To do —
Pick out the lines below with "that" and list them.

(Rows from an object dataset)

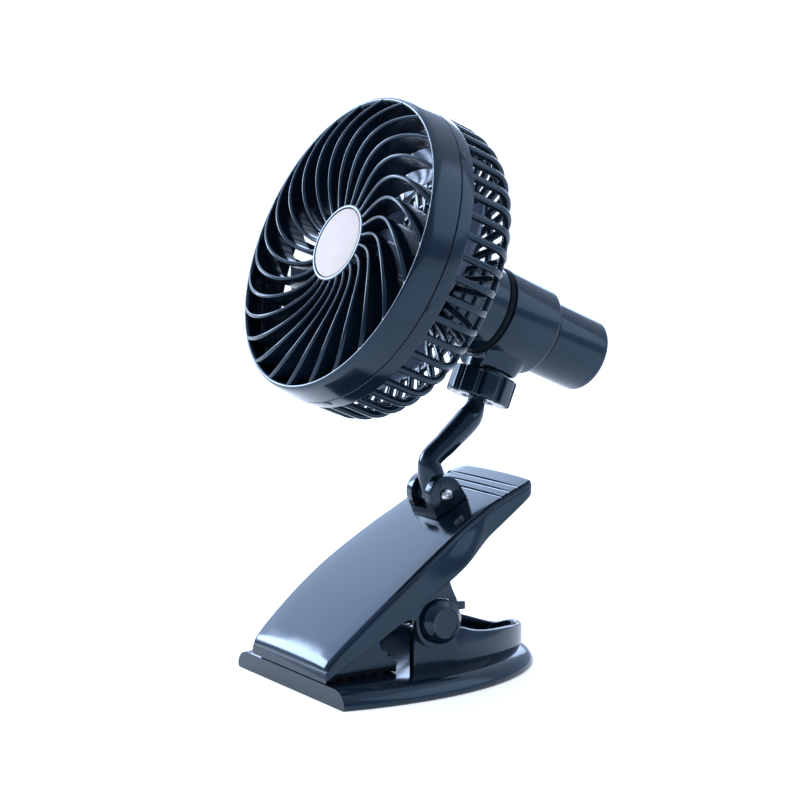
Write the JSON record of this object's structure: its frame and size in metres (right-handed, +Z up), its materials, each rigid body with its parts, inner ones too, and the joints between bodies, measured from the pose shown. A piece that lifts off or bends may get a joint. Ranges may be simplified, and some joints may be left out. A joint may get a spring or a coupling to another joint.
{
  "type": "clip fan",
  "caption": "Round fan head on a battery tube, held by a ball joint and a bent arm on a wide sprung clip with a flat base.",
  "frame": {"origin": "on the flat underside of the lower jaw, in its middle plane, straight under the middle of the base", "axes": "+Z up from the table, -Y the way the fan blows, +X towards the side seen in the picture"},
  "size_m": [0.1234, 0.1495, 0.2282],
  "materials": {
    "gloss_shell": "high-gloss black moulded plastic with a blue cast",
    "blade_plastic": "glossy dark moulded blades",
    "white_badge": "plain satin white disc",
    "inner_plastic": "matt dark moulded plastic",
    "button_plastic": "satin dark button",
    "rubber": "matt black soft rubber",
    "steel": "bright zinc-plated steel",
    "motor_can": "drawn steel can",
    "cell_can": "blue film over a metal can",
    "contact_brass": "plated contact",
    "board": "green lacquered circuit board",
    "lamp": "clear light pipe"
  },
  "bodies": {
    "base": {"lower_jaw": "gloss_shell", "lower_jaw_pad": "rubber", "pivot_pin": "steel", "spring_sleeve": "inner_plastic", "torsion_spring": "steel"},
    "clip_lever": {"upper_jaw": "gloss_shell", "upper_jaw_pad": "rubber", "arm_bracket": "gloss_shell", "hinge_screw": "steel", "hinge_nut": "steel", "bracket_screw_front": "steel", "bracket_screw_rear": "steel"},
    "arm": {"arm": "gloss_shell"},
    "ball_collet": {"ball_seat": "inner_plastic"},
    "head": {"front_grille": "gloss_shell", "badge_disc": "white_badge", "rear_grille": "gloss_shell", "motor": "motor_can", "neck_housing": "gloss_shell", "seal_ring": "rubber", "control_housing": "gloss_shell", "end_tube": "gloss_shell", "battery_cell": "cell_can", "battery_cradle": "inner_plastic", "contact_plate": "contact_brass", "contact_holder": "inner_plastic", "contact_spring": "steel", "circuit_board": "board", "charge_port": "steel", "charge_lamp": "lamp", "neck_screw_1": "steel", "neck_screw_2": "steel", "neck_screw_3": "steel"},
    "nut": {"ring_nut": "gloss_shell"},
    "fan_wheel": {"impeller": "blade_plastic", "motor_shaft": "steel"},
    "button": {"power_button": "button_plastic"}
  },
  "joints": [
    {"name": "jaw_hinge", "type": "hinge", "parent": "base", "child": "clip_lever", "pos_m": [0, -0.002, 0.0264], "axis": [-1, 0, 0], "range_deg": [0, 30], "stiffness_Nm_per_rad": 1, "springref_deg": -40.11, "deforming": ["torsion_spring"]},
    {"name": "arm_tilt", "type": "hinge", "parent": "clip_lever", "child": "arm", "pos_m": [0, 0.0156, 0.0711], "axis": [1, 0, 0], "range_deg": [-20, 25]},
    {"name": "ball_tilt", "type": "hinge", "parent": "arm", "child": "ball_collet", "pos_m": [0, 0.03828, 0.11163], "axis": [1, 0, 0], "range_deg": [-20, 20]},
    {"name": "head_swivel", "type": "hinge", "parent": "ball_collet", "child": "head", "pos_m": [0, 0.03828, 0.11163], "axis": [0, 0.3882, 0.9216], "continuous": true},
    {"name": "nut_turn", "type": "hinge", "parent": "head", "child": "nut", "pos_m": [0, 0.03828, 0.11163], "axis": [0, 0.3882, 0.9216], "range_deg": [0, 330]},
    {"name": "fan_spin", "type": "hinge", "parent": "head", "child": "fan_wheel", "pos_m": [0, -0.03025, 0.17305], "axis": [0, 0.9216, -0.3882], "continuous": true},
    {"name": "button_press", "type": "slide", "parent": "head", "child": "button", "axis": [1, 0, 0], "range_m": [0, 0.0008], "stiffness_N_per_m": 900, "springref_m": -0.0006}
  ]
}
--
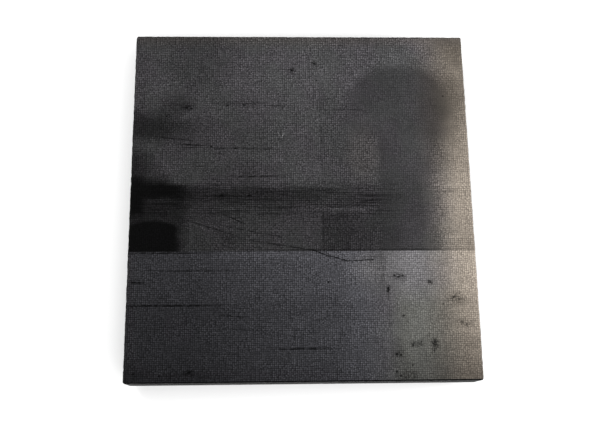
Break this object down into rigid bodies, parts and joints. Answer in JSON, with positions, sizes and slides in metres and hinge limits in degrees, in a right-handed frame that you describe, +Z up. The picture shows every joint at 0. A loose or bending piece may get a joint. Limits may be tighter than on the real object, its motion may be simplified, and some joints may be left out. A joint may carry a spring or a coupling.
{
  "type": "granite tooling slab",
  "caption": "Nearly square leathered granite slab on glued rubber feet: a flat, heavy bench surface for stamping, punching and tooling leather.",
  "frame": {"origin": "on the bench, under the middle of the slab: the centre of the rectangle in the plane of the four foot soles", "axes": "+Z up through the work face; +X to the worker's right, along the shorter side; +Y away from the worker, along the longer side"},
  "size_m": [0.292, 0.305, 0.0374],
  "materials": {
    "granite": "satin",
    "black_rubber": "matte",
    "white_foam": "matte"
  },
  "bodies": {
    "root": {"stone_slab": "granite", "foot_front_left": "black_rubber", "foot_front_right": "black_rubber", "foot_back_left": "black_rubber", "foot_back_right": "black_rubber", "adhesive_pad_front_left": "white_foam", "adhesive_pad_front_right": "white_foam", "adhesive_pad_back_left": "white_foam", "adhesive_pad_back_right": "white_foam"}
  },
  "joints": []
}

Expected answer —
Write the JSON record of this object's structure: its frame and size in metres (right-handed, +Z up), its materials, each rigid body with its parts, inner ones too, and the joints between bodies, measured from the pose shown. A piece that lifts off or bends may get a joint. Ranges may be simplified, and some joints may be left out. A joint may get a spring or a coupling to another joint.
Break this object down into rigid bodies, parts and joints. Answer in JSON, with positions, sizes and slides in metres and hinge limits in degrees, in a right-handed frame that you describe, +Z up. The picture shows every joint at 0. A loose or bending piece may get a joint. Limits may be tighter than on the real object, its motion may be simplified, and some joints may be left out. A joint may carry a spring or a coupling.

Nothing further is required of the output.